■ **What to do**
Verbatim output of all the material below is required.

■ **Provided material**
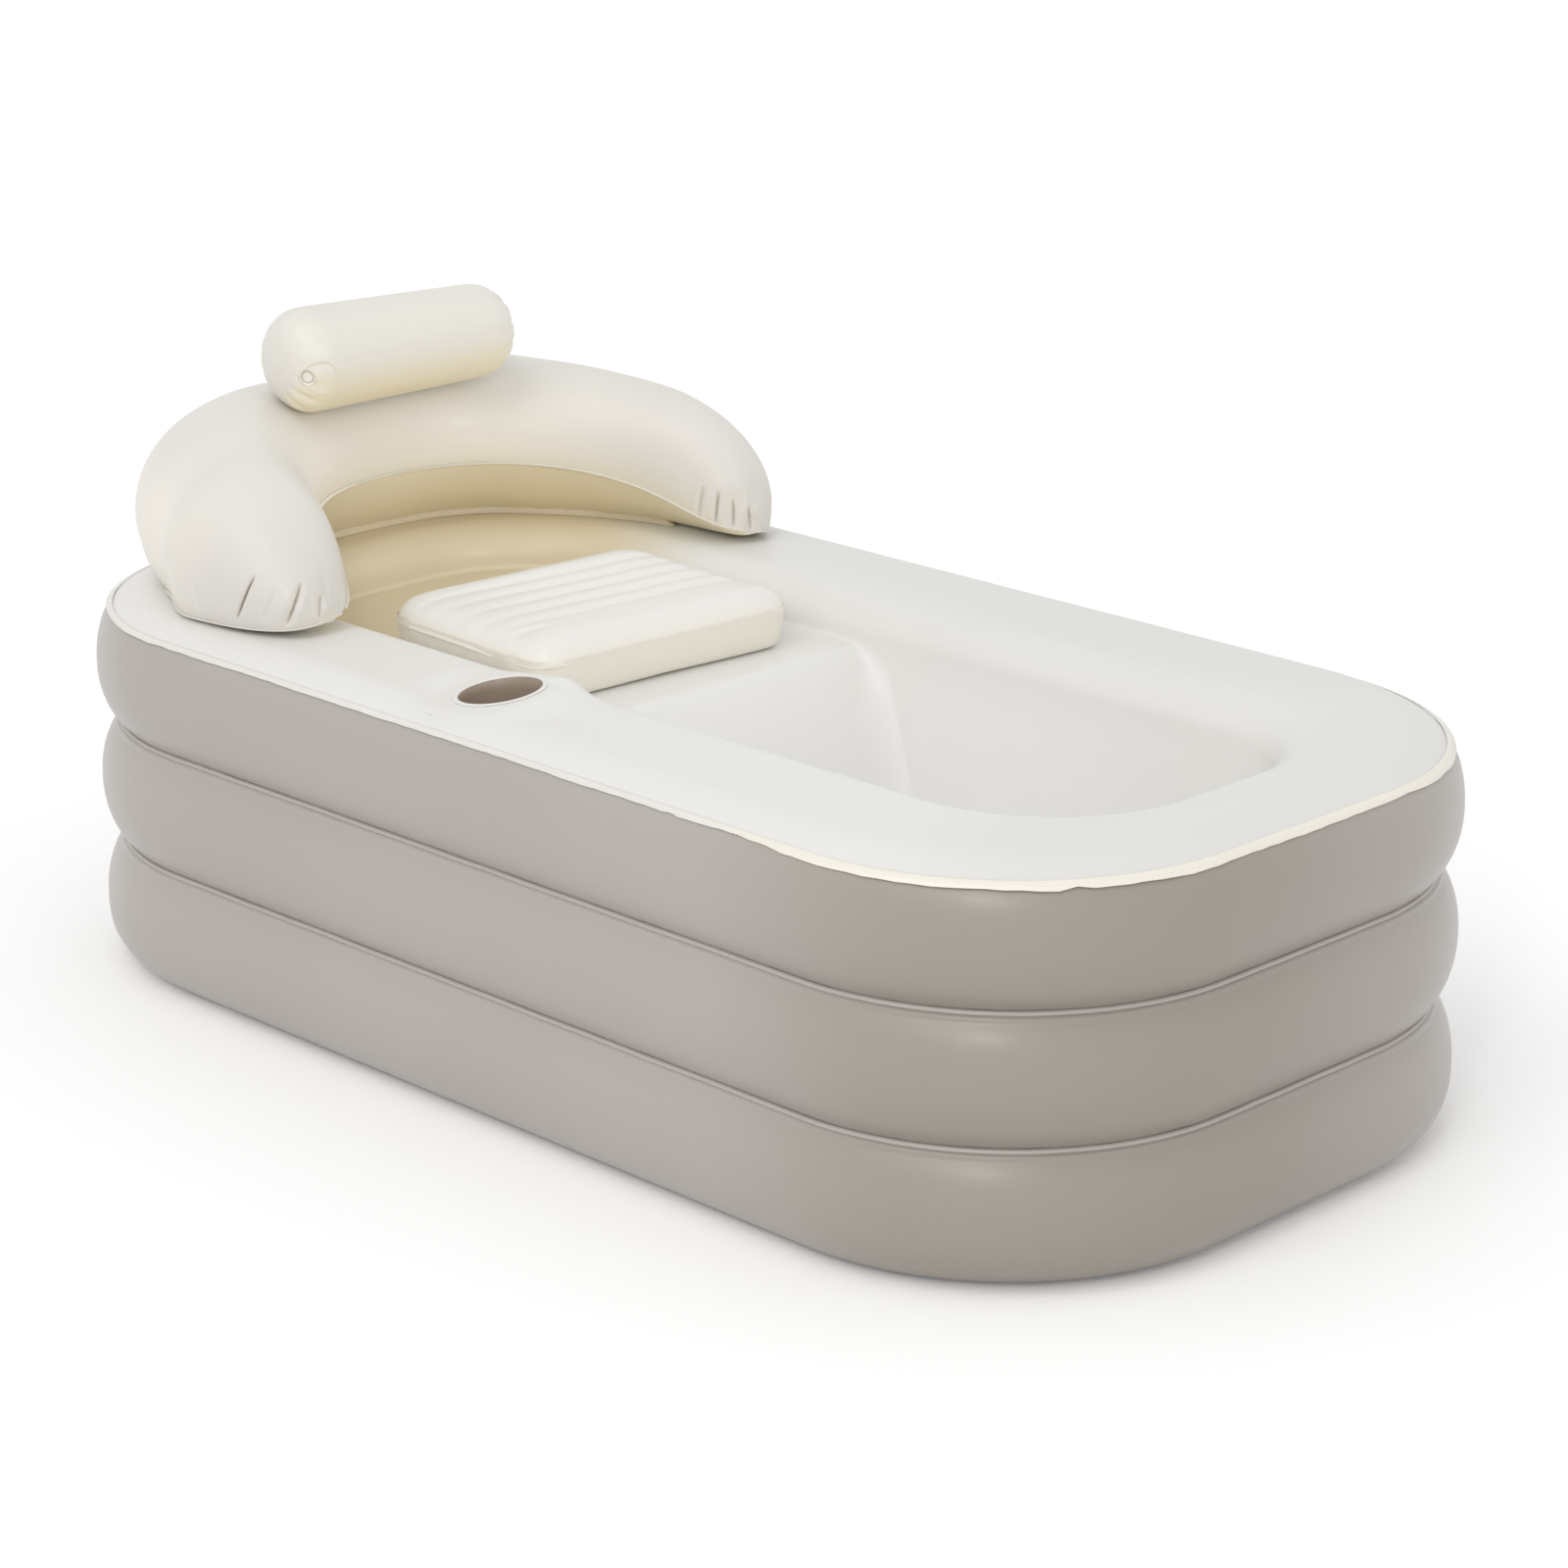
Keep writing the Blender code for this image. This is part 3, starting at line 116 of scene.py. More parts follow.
def quarter_turn(count: int, start: float = 0.0) -> list[float]:
    """Angles of a quarter turn in even steps, with both ends."""
    return [start + QUARTER * step / count for step in range(count + 1)]


def distances(plan: np.ndarray) -> np.ndarray:
    """Distance of each point of a closed outline from its first one, along the outline."""
    steps = np.linalg.norm(np.roll(plan, -1, axis=0) - plan, axis=1)
    return np.concatenate([[0], np.cumsum(steps)[:-1]])


def smooth_read(at: float, shares: Sequence[float], values: Sequence[float]) -> float:
    """Read a smooth curve through values at given shares, without overshoot.

    Args:
        at: The share to read at.
        shares: Rising shares.
        values: The value at each share.

    Returns:
        The value there.
    """
    last = len(shares) - 1
    slopes = [(values[i + 1] - values[i]) / (shares[i + 1] - shares[i]) for i in range(last)]
    tangents = [2 * low * high / (low + high) if low * high > 0 else 0.0 for low, high in zip(slopes, slopes[1:])]
    tangents = [0.0, *tangents, slopes[-1]]
    i = min(max(sum(share <= at for share in shares) - 1, 0), last - 1)
    run = shares[i + 1] - shares[i]
    t = share_of(at, shares[i], shares[i + 1])
    return ((2 * t ** 3 - 3 * t ** 2 + 1) * values[i] + (t ** 3 - 2 * t ** 2 + t) * run * tangents[i]
            + (3 * t ** 2 - 2 * t ** 3) * values[i + 1] + (t ** 3 - t ** 2) * run * tangents[i + 1])


# Finishes


def linear(colour: str) -> tuple[float, float, float, float]:
    """Turn an sRGB colour of six hex digits after a hash sign into linear light.

    Args:
        colour: The colour.

    Returns:
        Red, green, blue and an alpha of 1.
    """
    parts = [int(colour[place:place + 2], 16) / 255 for place in (1, 3, 5)]
    light = [part / 12.92 if part <= 0.04045 else ((part + 0.055) / 1.055) ** 2.4 for part in parts]
    return light[0], light[1], light[2], 1.0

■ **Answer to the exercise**
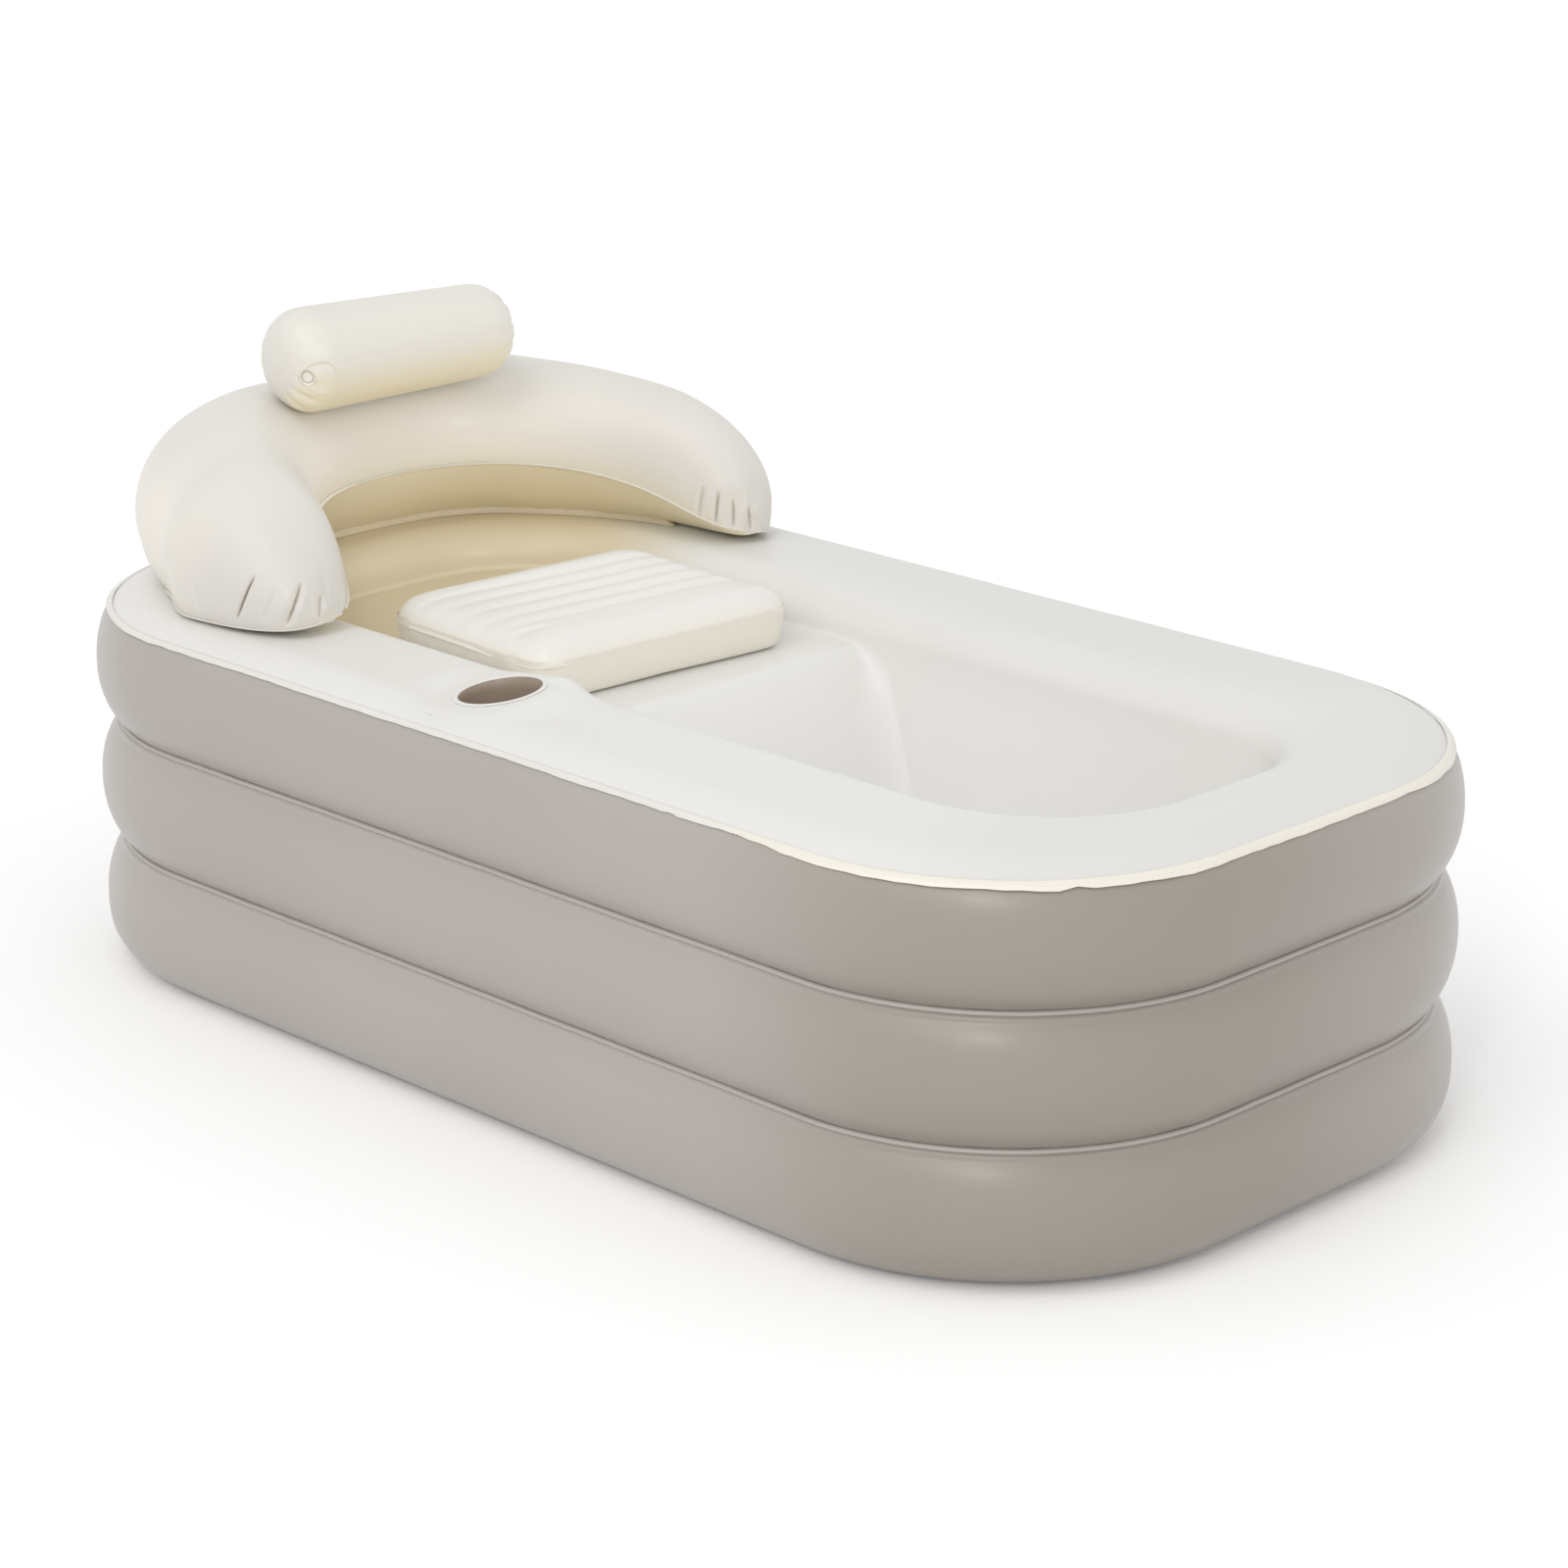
Keep writing the Blender code for this image. This is part 3, starting at line 116 of scene.py. More parts follow.
def quarter_turn(count: int, start: float = 0.0) -> list[float]:
    """Angles of a quarter turn in even steps, with both ends."""
    return [start + QUARTER * step / count for step in range(count + 1)]


def distances(plan: np.ndarray) -> np.ndarray:
    """Distance of each point of a closed outline from its first one, along the outline."""
    steps = np.linalg.norm(np.roll(plan, -1, axis=0) - plan, axis=1)
    return np.concatenate([[0], np.cumsum(steps)[:-1]])


def smooth_read(at: float, shares: Sequence[float], values: Sequence[float]) -> float:
    """Read a smooth curve through values at given shares, without overshoot.

    Args:
        at: The share to read at.
        shares: Rising shares.
        values: The value at each share.

    Returns:
        The value there.
    """
    last = len(shares) - 1
    slopes = [(values[i + 1] - values[i]) / (shares[i + 1] - shares[i]) for i in range(last)]
    tangents = [2 * low * high / (low + high) if low * high > 0 else 0.0 for low, high in zip(slopes, slopes[1:])]
    tangents = [0.0, *tangents, slopes[-1]]
    i = min(max(sum(share <= at for share in shares) - 1, 0), last - 1)
    run = shares[i + 1] - shares[i]
    t = share_of(at, shares[i], shares[i + 1])
    return ((2 * t ** 3 - 3 * t ** 2 + 1) * values[i] + (t ** 3 - 2 * t ** 2 + t) * run * tangents[i]
            + (3 * t ** 2 - 2 * t ** 3) * values[i + 1] + (t ** 3 - t ** 2) * run * tangents[i + 1])


# Finishes


def linear(colour: str) -> tuple[float, float, float, float]:
    """Turn an sRGB colour of six hex digits after a hash sign into linear light.

    Args:
        colour: The colour.

    Returns:
        Red, green, blue and an alpha of 1.
    """
    parts = [int(colour[place:place + 2], 16) / 255 for place in (1, 3, 5)]
    light = [part / 12.92 if part <= 0.04045 else ((part + 0.055) / 1.055) ** 2.4 for part in parts]
    return light[0], light[1], light[2], 1.0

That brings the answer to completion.